Not long after Los Angeles’ teachers returned to work after a six-day strike last month, more than 5,000 teachers in Colorado’s largest school district went on strike demanding higher pay. The Denver strike was resolved after three days, but it’s likely that this is just the beginning of teacher activism in 2019. Teachers in California, West Virginia and Virginia are gearing up to fight. As the legislative season gets rolling, teacher pay and education funding are hot topics in statehouses across the country.

Given all this it would be easy to believe, as many do, that America’s schools are starved of funding. But that argument doesn’t fully match the data. While there is variation across states, school funding has increased dramatically over the past 40 years.

According to the National Center for Education Statistics, inflation-adjusted per-pupil spending on public education has more than doubled since the 1970s. So why all the unrest? To answer that, we need to take a look at how all that new money has been spent.

The first part of the answer is that U.S. public schools have added large numbers of instructional, administrative and support staff over the past four decades. […]

At the same time, rising benefits costs are squeezing school budgets nationwide. While average inflation-adjusted teacher salaries have been relatively stagnant since 1990, benefits costs have risen from 16.8 percent of expenditures in 1990 to 23 percent of today’s much larger expenditure base.

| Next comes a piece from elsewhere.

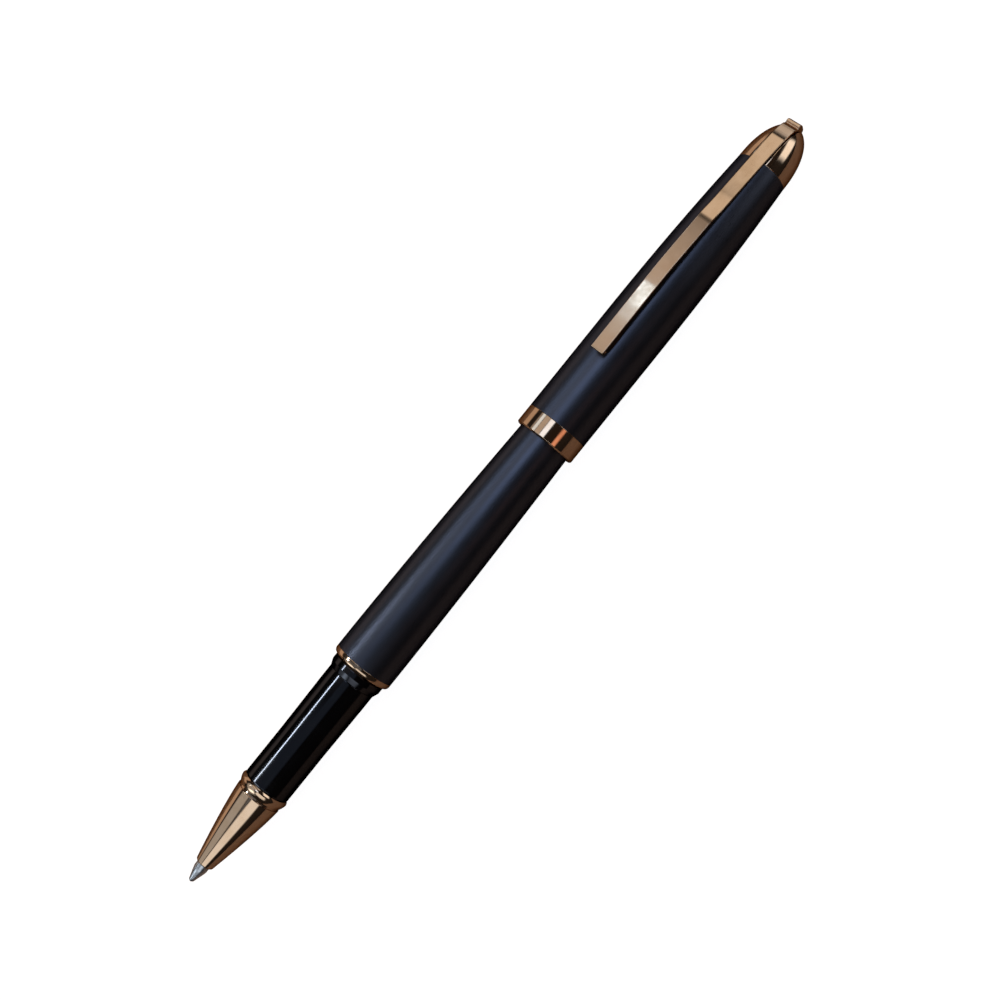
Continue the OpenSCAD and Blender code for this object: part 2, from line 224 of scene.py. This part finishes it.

More recently, the growth of retirement costs — in particular, payments to cover unfunded benefits earned by teachers for past service — has placed pressure on school budgets. Almost every state increased teachers’ retirement benefits in the booming 1990s. But the additional promises were not accompanied by responsible funding plans. Overfunded at the turn of the millennium, by 2003, teacher pension plans were collectively short by $235 billion. By 2009, pension debt had more than doubled, to $584 billion.

The strong bull market since the Great Recession has not put a dent in the shortfall, which now totals well more than $600 billion. As a result of pension-funding shortfalls, retirement costs per pupil have more than doubled since 2004, from about $530 to more than $1,300 today.

Retirement costs now exceed 10 percent of all education expenditures on average across the country. Unfortunately, the majority of these contributions do not benefit teachers in today’s classrooms because roughly 70 percent of retirement contributions are going to pay down debt rather than for new benefits.

Growing retirement costs for these legacy-benefit promises pose a challenge for many school districts to maintain their current level of services, much less to hire new teachers and support staff or give high-quality teachers a pay raise.

Read the whole article at USA Today for more about the dangers created by rising benefit costs for students and teachers.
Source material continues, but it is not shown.